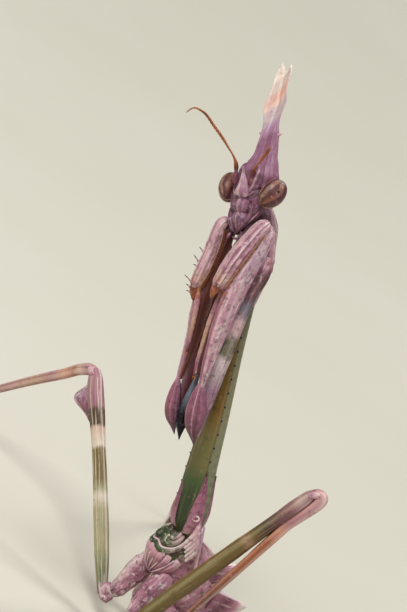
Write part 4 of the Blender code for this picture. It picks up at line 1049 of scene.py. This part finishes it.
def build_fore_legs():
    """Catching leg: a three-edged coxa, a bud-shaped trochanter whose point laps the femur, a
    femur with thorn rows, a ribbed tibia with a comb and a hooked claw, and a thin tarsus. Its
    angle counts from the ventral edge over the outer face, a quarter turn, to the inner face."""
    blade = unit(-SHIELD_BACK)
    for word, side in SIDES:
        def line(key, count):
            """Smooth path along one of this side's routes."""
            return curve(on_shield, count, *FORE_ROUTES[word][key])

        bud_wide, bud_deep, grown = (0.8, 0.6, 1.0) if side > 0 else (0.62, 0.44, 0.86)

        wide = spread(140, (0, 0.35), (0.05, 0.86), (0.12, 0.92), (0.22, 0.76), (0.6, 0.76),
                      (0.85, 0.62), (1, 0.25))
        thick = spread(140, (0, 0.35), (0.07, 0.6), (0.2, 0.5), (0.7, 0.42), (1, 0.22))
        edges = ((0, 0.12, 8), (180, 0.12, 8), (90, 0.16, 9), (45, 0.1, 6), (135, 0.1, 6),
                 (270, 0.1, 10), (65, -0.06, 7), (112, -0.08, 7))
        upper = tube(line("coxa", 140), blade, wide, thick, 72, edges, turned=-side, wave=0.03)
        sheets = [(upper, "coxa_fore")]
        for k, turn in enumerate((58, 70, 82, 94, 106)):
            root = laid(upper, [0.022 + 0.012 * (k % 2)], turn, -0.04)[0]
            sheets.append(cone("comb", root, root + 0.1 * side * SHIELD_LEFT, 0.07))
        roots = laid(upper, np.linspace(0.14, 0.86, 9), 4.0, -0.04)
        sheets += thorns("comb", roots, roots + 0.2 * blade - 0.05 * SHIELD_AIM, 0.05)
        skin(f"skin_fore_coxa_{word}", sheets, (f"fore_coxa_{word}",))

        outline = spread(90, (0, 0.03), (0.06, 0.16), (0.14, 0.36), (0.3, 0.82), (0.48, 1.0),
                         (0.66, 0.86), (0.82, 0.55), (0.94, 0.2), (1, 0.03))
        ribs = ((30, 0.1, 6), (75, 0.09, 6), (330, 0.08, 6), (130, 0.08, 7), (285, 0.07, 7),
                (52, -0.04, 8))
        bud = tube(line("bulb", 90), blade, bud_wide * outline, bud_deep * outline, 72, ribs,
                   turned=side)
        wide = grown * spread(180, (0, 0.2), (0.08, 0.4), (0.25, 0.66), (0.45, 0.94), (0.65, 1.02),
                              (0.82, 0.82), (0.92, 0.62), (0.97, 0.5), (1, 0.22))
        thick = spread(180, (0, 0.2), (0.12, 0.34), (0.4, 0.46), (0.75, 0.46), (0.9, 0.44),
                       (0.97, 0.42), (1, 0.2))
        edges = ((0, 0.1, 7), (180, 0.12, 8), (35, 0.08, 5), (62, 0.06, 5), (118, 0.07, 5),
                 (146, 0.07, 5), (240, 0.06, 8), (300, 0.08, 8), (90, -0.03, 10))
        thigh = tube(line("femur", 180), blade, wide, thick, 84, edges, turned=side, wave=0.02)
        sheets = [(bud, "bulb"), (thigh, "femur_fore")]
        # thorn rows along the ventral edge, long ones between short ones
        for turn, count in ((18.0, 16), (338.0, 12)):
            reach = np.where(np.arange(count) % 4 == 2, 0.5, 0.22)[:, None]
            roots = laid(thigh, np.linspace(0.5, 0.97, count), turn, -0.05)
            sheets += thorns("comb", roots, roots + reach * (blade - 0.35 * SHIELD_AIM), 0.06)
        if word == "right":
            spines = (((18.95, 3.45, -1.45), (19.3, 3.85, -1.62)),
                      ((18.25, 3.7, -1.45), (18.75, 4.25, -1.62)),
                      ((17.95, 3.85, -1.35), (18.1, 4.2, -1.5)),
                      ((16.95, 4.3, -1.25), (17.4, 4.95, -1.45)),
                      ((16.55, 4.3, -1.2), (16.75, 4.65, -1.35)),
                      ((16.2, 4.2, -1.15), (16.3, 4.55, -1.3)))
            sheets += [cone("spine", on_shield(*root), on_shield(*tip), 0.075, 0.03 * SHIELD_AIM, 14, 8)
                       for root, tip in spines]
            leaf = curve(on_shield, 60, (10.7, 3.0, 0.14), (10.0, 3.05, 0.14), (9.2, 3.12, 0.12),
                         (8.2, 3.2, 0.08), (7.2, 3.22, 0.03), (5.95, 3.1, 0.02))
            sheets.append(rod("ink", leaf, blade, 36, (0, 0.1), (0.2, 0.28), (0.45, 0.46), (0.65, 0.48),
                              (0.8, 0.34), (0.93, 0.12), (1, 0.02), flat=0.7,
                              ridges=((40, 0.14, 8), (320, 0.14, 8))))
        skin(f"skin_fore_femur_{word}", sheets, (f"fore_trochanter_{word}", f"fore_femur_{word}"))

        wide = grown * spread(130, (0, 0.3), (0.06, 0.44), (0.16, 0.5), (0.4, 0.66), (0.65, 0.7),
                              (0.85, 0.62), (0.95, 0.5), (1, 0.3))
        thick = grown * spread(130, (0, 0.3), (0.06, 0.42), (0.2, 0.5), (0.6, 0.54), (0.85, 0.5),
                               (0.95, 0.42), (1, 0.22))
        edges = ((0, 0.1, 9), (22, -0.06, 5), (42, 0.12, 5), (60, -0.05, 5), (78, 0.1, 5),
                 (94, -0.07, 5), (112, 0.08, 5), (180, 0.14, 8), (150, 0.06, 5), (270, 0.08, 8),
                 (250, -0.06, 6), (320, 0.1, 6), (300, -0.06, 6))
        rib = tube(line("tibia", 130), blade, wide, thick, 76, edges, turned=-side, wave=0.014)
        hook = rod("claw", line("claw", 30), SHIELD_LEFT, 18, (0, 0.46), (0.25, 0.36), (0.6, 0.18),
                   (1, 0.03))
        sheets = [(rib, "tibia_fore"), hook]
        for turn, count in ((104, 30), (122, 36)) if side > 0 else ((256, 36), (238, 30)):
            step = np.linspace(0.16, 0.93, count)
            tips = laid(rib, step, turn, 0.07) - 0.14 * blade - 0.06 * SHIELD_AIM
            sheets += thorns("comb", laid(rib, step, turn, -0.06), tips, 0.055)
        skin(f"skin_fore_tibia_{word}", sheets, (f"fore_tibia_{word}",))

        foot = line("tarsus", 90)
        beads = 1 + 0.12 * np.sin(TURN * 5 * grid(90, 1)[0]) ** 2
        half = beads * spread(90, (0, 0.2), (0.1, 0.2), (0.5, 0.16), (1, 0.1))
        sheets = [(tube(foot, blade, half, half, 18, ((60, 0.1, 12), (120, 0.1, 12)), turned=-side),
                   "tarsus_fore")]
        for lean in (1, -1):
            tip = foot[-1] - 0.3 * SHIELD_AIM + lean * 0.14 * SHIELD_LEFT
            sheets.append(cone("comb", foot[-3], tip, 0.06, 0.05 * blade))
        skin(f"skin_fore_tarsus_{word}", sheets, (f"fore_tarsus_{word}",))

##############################

What is required: Reproduce the listing above word for word.

Correct result:
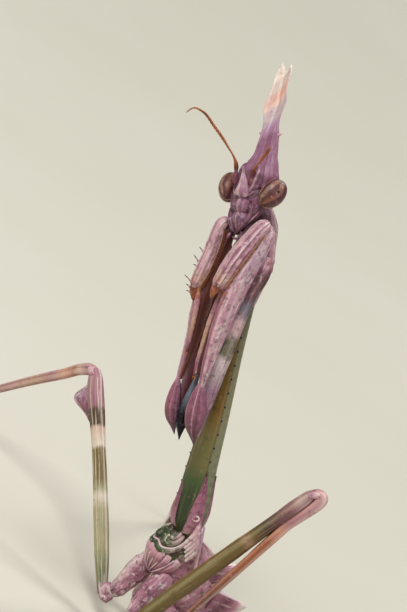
Write part 4 of the Blender code for this picture. It picks up at line 1049 of scene.py. This part finishes it.
def build_fore_legs():
    """Catching leg: a three-edged coxa, a bud-shaped trochanter whose point laps the femur, a
    femur with thorn rows, a ribbed tibia with a comb and a hooked claw, and a thin tarsus. Its
    angle counts from the ventral edge over the outer face, a quarter turn, to the inner face."""
    blade = unit(-SHIELD_BACK)
    for word, side in SIDES:
        def line(key, count):
            """Smooth path along one of this side's routes."""
            return curve(on_shield, count, *FORE_ROUTES[word][key])

        bud_wide, bud_deep, grown = (0.8, 0.6, 1.0) if side > 0 else (0.62, 0.44, 0.86)

        wide = spread(140, (0, 0.35), (0.05, 0.86), (0.12, 0.92), (0.22, 0.76), (0.6, 0.76),
                      (0.85, 0.62), (1, 0.25))
        thick = spread(140, (0, 0.35), (0.07, 0.6), (0.2, 0.5), (0.7, 0.42), (1, 0.22))
        edges = ((0, 0.12, 8), (180, 0.12, 8), (90, 0.16, 9), (45, 0.1, 6), (135, 0.1, 6),
                 (270, 0.1, 10), (65, -0.06, 7), (112, -0.08, 7))
        upper = tube(line("coxa", 140), blade, wide, thick, 72, edges, turned=-side, wave=0.03)
        sheets = [(upper, "coxa_fore")]
        for k, turn in enumerate((58, 70, 82, 94, 106)):
            root = laid(upper, [0.022 + 0.012 * (k % 2)], turn, -0.04)[0]
            sheets.append(cone("comb", root, root + 0.1 * side * SHIELD_LEFT, 0.07))
        roots = laid(upper, np.linspace(0.14, 0.86, 9), 4.0, -0.04)
        sheets += thorns("comb", roots, roots + 0.2 * blade - 0.05 * SHIELD_AIM, 0.05)
        skin(f"skin_fore_coxa_{word}", sheets, (f"fore_coxa_{word}",))

        outline = spread(90, (0, 0.03), (0.06, 0.16), (0.14, 0.36), (0.3, 0.82), (0.48, 1.0),
                         (0.66, 0.86), (0.82, 0.55), (0.94, 0.2), (1, 0.03))
        ribs = ((30, 0.1, 6), (75, 0.09, 6), (330, 0.08, 6), (130, 0.08, 7), (285, 0.07, 7),
                (52, -0.04, 8))
        bud = tube(line("bulb", 90), blade, bud_wide * outline, bud_deep * outline, 72, ribs,
                   turned=side)
        wide = grown * spread(180, (0, 0.2), (0.08, 0.4), (0.25, 0.66), (0.45, 0.94), (0.65, 1.02),
                              (0.82, 0.82), (0.92, 0.62), (0.97, 0.5), (1, 0.22))
        thick = spread(180, (0, 0.2), (0.12, 0.34), (0.4, 0.46), (0.75, 0.46), (0.9, 0.44),
                       (0.97, 0.42), (1, 0.2))
        edges = ((0, 0.1, 7), (180, 0.12, 8), (35, 0.08, 5), (62, 0.06, 5), (118, 0.07, 5),
                 (146, 0.07, 5), (240, 0.06, 8), (300, 0.08, 8), (90, -0.03, 10))
        thigh = tube(line("femur", 180), blade, wide, thick, 84, edges, turned=side, wave=0.02)
        sheets = [(bud, "bulb"), (thigh, "femur_fore")]
        # thorn rows along the ventral edge, long ones between short ones
        for turn, count in ((18.0, 16), (338.0, 12)):
            reach = np.where(np.arange(count) % 4 == 2, 0.5, 0.22)[:, None]
            roots = laid(thigh, np.linspace(0.5, 0.97, count), turn, -0.05)
            sheets += thorns("comb", roots, roots + reach * (blade - 0.35 * SHIELD_AIM), 0.06)
        if word == "right":
            spines = (((18.95, 3.45, -1.45), (19.3, 3.85, -1.62)),
                      ((18.25, 3.7, -1.45), (18.75, 4.25, -1.62)),
                      ((17.95, 3.85, -1.35), (18.1, 4.2, -1.5)),
                      ((16.95, 4.3, -1.25), (17.4, 4.95, -1.45)),
                      ((16.55, 4.3, -1.2), (16.75, 4.65, -1.35)),
                      ((16.2, 4.2, -1.15), (16.3, 4.55, -1.3)))
            sheets += [cone("spine", on_shield(*root), on_shield(*tip), 0.075, 0.03 * SHIELD_AIM, 14, 8)
                       for root, tip in spines]
            leaf = curve(on_shield, 60, (10.7, 3.0, 0.14), (10.0, 3.05, 0.14), (9.2, 3.12, 0.12),
                         (8.2, 3.2, 0.08), (7.2, 3.22, 0.03), (5.95, 3.1, 0.02))
            sheets.append(rod("ink", leaf, blade, 36, (0, 0.1), (0.2, 0.28), (0.45, 0.46), (0.65, 0.48),
                              (0.8, 0.34), (0.93, 0.12), (1, 0.02), flat=0.7,
                              ridges=((40, 0.14, 8), (320, 0.14, 8))))
        skin(f"skin_fore_femur_{word}", sheets, (f"fore_trochanter_{word}", f"fore_femur_{word}"))

        wide = grown * spread(130, (0, 0.3), (0.06, 0.44), (0.16, 0.5), (0.4, 0.66), (0.65, 0.7),
                              (0.85, 0.62), (0.95, 0.5), (1, 0.3))
        thick = grown * spread(130, (0, 0.3), (0.06, 0.42), (0.2, 0.5), (0.6, 0.54), (0.85, 0.5),
                               (0.95, 0.42), (1, 0.22))
        edges = ((0, 0.1, 9), (22, -0.06, 5), (42, 0.12, 5), (60, -0.05, 5), (78, 0.1, 5),
                 (94, -0.07, 5), (112, 0.08, 5), (180, 0.14, 8), (150, 0.06, 5), (270, 0.08, 8),
                 (250, -0.06, 6), (320, 0.1, 6), (300, -0.06, 6))
        rib = tube(line("tibia", 130), blade, wide, thick, 76, edges, turned=-side, wave=0.014)
        hook = rod("claw", line("claw", 30), SHIELD_LEFT, 18, (0, 0.46), (0.25, 0.36), (0.6, 0.18),
                   (1, 0.03))
        sheets = [(rib, "tibia_fore"), hook]
        for turn, count in ((104, 30), (122, 36)) if side > 0 else ((256, 36), (238, 30)):
            step = np.linspace(0.16, 0.93, count)
            tips = laid(rib, step, turn, 0.07) - 0.14 * blade - 0.06 * SHIELD_AIM
            sheets += thorns("comb", laid(rib, step, turn, -0.06), tips, 0.055)
        skin(f"skin_fore_tibia_{word}", sheets, (f"fore_tibia_{word}",))

        foot = line("tarsus", 90)
        beads = 1 + 0.12 * np.sin(TURN * 5 * grid(90, 1)[0]) ** 2
        half = beads * spread(90, (0, 0.2), (0.1, 0.2), (0.5, 0.16), (1, 0.1))
        sheets = [(tube(foot, blade, half, half, 18, ((60, 0.1, 12), (120, 0.1, 12)), turned=-side),
                   "tarsus_fore")]
        for lean in (1, -1):
            tip = foot[-1] - 0.3 * SHIELD_AIM + lean * 0.14 * SHIELD_LEFT
            sheets.append(cone("comb", foot[-3], tip, 0.06, 0.05 * blade))
        skin(f"skin_fore_tarsus_{word}", sheets, (f"fore_tarsus_{word}",))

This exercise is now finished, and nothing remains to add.